They were all watching me to see if I would answer. Even Dwalia. “No dreams,” I said quietly, and I saw a puzzled look wash through her eyes. “None that made sense,” I amended. “Silly dreams.” I hoped I sounded childish. I gave a small sigh and seated myself on the fallen log that was serving us as a bench. Odessa immediately came to sit close beside me.

For a short time I listened to the crackling of the fire. No one else spoke, but I could almost feel them wishing for me to go on. I didn’t. Dwalia made a little sound in her throat and left the fireside. I was suddenly tired. I leaned my head forward, my elbows on my knees and my face in my hands, and looked into the darkness there. I wanted Revel to come and pick me up and carry me in to where it was warm.

But Revel was dead.

I thought about my father. Did he care that I’d been stolen? Would he come after me?

I’m right here, Wolf-Father said. I’ve never left you.

My other father.

We are one.

“Shaysim?”

I felt queasy. I lifted my head slowly. Dwalia crouched before me. I said nothing.

“Look what I have for you, Shaysim.” She held out to me something rectangular and covered in bright fabric. I looked at it without comprehension. She opened it, and inside were pages of thick, creamy paper. It was a book, not a simple ledger such as my father had given me, but a book bound in rich cloth. I itched to touch it.

Danger! Wolf-Father’s warning brushed against my mind. I kept perfectly still.

“And this.” It was like a quill, but made of silver. “The ink I have for this is as blue as a summer sky.” She waited. “Don’t you want to try them?” she asked me.


I tried to restore childishness to my voice. “Try them how? What do they do?”

Dismay crept over her face. “You write with the pen on the paper. You write down your dreams. Your important dreams.”

“I don’t know how to write.” I held my breath, hoping my lie would protect me.

“You don’t …” She let her words trail away. Then she smiled her warmest smile. “That doesn’t matter, Shaysim. When we get to Clerres, you will be taught. Until then, you can tell me about your dreams, and I will write—”

Temptation surged in me. Tell her I had dreamed of a wolf tearing white rabbits into bloody shreds. Tell her of a man with a battle-axe chopping the heads of squirming white snakes.

NO. Wolf-Father was adamant. In a breath of awareness, he added, Do not provoke another predator until your pack is ready to tear it apart.
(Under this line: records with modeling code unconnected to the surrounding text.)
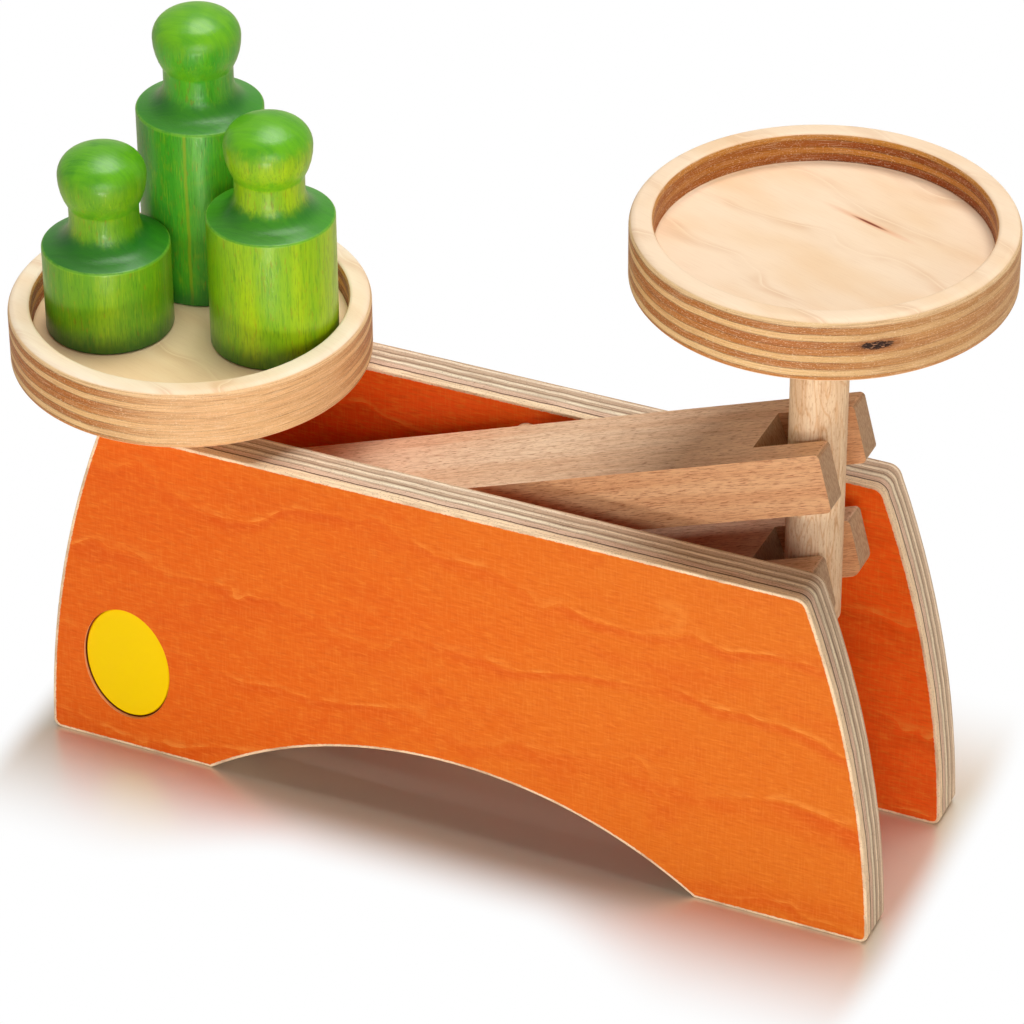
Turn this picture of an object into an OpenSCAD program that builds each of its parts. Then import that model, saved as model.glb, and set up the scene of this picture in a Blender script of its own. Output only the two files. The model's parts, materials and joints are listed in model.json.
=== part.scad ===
// Wooden balance scale for a toy shop.
// Two plywood panels stand on their feet and carry two parallel beams on steel axles.
// The forked ends of both beams hold an upright column on each side, so the four pivots
// of a side form a parallelogram and the pans stay level while the beams tip.
// X runs along the beams, Y from the front panel to the back panel and Z is up.
// The origin lies on the ground, midway between the pans and midway between the panels.
// The scale is drawn with three weights on the left pan, so the right pan is up.

/* [Side panels] */
// Thickness of the plywood of each side panel
panel_t = 15; // [10:0.5:20]
// Clear distance between the inner faces of the two panels
panel_gap = 51; // [46:0.5:60]
// Height of the panels
panel_h = 124; // [118:1:130]
// Length of a panel along the ground
panel_foot_l = 288; // [270:1:320]
// Length of a panel along its top edge, before the corners are rounded
panel_top_l = 239; // [220:1:260]
// Radius of the bow of the two end edges
panel_bow_r = 380; // [260:5:600]
// Radius of the upper corners
panel_top_corner_r = 4.5; // [2:0.5:12]
// Radius of the corners at the feet
panel_foot_corner_r = 3; // [1:0.5:6]
// Width of the arch between the two feet, along the ground
arch_w = 171; // [120:1:190]
// Height of the arch above the ground
arch_h = 27.5; // [15:0.5:34]

/* [Badge] */
// Width of the bare oval badge
badge_w = 30.5; // [20:0.5:40]
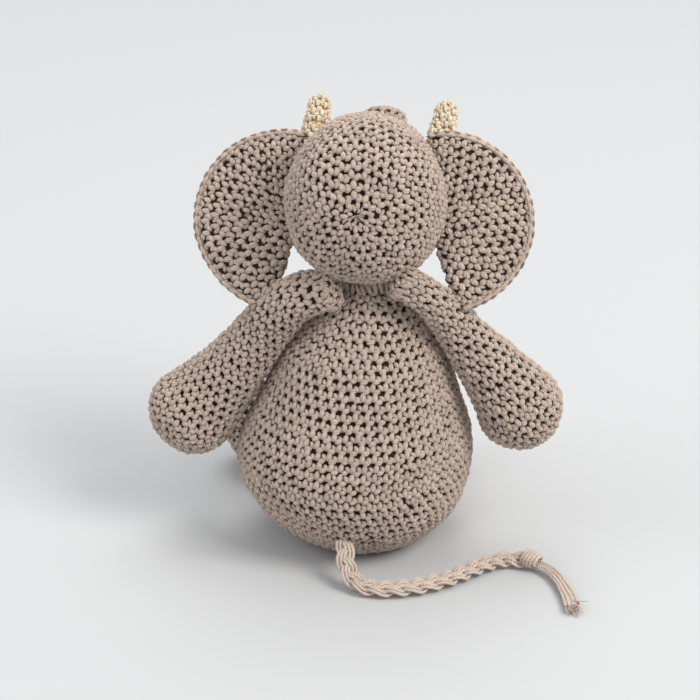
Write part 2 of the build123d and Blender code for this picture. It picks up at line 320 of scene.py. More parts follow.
tuft_line = laid_line(TUFT_ROUTE)
_, tuft_side, tuft_up = line_frames(tuft_line)
tuft_share = np.linspace(0, 1, len(tuft_line))
tuft_rng = np.random.default_rng(7)
tuft_lines = []
for yarn in range(TUFT_YARNS):
    aside = (yarn - (TUFT_YARNS - 1) / 2) * TUFT_YARNS_APART
    end = int(len(tuft_line) * tuft_rng.uniform(0.88, 0.97))
    wander = tuft_rng.uniform(-0.5, 0.5) * np.sin(tuft_share * 5 + yarn) * tuft_share
    off = aside * (0.9 + 0.65 * tuft_share) + wander
    rise = -0.9 * tuft_share + 0.9 * (yarn % 2) * (1 - 0.6 * tuft_share)
    tuft_lines.append((tuft_line + tuft_side * off[:, None] + tuft_up * rise[:, None])[:end:3])
tuft_yarns = cotton_yarns("tail_tuft", tuft_lines, TUFT_YARN_RADIUS, tail_cotton, seed=3)
frayed_lines = []
for strand in tuft_lines:
    way = strand[-1] - strand[-3]
    way /= np.linalg.norm(way)
    for _ in range(FRAYED_ENDS):
        spray = tuft_rng.normal(0, 0.34, 3)
        far = np.linspace(0, tuft_rng.uniform(3.5, 6.5), 6)[:, None]
        frayed = strand[-1] - way + far * way + (far / 5) ** 1.6 * spray * 4 + tuft_rng.normal(0, 0.4, 3)
        frayed[:, 2] = np.maximum(frayed[:, 2], 0.4)
        frayed_lines.append(frayed)
frayed_tips = cotton_yarns("frayed_tips", frayed_lines, FRAYED_RADIUS, tail_cotton, seed=4)
tuft = joined("tail_tuft", [tuft_yarns, frayed_tips])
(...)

Be small and still, cub.

“I don’t remember any dreams now.” I scratched my face, looked at the bits of dangling skin, wiped them on my shirt, and then pretended to pick my nose until she made a small sound of dismay. She moved away from me, taking book and quill with her. I looked carefully at my finger and then put it in my mouth. Odessa moved away from me. I did not let myself smile.

Chapter Seventeen

Blood

There are seventy-seven known medicinal uses for dragon parts, and fifty-two unsubstantiated ones. The seventy-seven are listed in the scrolls called Trifton Dragon-killer’s Remedies. Of great antiquity, this scroll has been translated many times, to the extent that seventeen of the remedies make no sense. For instance, we are told that “ground dragon scales applied to the apple with brighten coal a maiden’s eyes.” Yet, mistranslated as these remedies may be, for each one the original scribe provided the name and apparently the attestation from someone who had used the remedy to good effect.

The fifty-two unsubstantiated remedies are those with no attestations, and ones that seem unlikely to be real. As they are at the end of the translation I have, I suspect they are a later addition by someone seeking to present the medical properties of dragon parts as having more wondrous uses. There are potions made from various bits of dragons that are said to render a man invisible, to give a woman the gift of flight, ones guaranteed to bring twins to term, healthy and strong, in three months, and one startling remedy that assures the user of being able to see anyone whose name he speaks aloud, regardless of the distance or if that person is still alive.

With the reappearance of dragons in our corner of the world, perhaps these remedies may again become available, but I hypothesize that they will remain exceedingly rare and expensive. Thus the opportunity to test the beneficial effects of Trifton’s remedies may evade us still.

—Unfinished manuscript, Chade Fallstar

When one misses a stair in the dark and begins to fall, one feels that terrible lurch of wrongness combined with fear of the impact that will surely follow. I fell with the same horrid sensation of moving in the wrong direction, but my fear was that there would never be any impact. Only endless falling. The points of light were like dust. Bodiless, I flailed at them. Never before had I retained such a sense of self, such a sense of mortality inside a Skill-pillar.